British Columbia Lottery Corporation (BCLC) has announced the appointment of Natasha Questel as its new Chief Social Purpose Officer and Vice President of Marketing. Questel’s tenure will begin on Jan. 22.
In her most recent role, Questel served as CEO of One Girl Can, a non-profit organization committed to addressing poverty and gender inequality. Before this, she served as President of Happy Planet Foods, a Vancouver-based company known for its emphasis on sustainable food practices.
In addition to her professional career, Questel is active in volunteer work. She has been involved with Basket Brigade Canada as both a board chair and a working board member. This organization is dedicated to supporting single mothers and other under-represented Canadians through food basket deliveries. Furthermore, she holds a board member position at Aisle, a B Corp-certified period-care brand, where she contributes to initiatives focused on sustainability and inclusivity.

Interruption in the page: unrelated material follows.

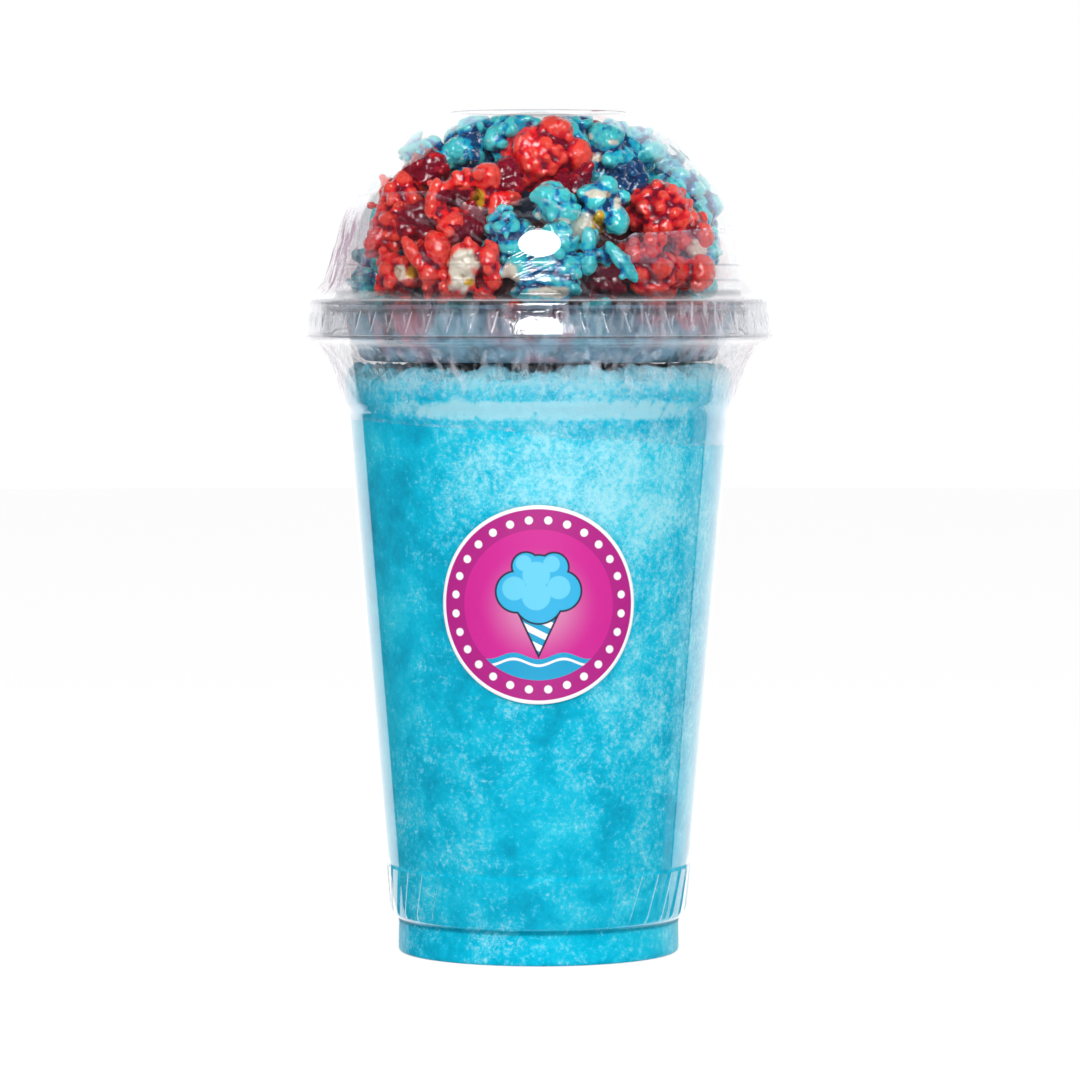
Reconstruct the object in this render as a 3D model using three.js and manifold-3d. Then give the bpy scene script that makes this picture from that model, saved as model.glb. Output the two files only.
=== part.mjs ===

Questel’s insights on breaking down barriers for women in the workplace and promoting inclusivity in Canada have been featured in publications like the Globe and Mail and the Vancouver Sun. Her academic background includes an MBA from the Richard Ivey School of Business at the University of Western Ontario and participation in the Stanford Graduate School of Business Executive LEAD program. Currently, she is a member of the Young Presidents Association (YPO), a global community of CEOs, and is pursuing the YPO Gold President’s program at Harvard.
“As BCLC continues to mature as a social purpose company working to generate win-wins for the greater good, it’s integral that we continue to embed our ‘reason for being’ into all that we do,” said Pat Davis, President and CEO of BCLC.
“We are thrilled to welcome Natasha to BCLC, where I know that her passion for making a difference, combined with her demonstrated business success, will enable us to innovate and iterate on how we can further improve our business – and influence others to do the same – for the betterment of society.”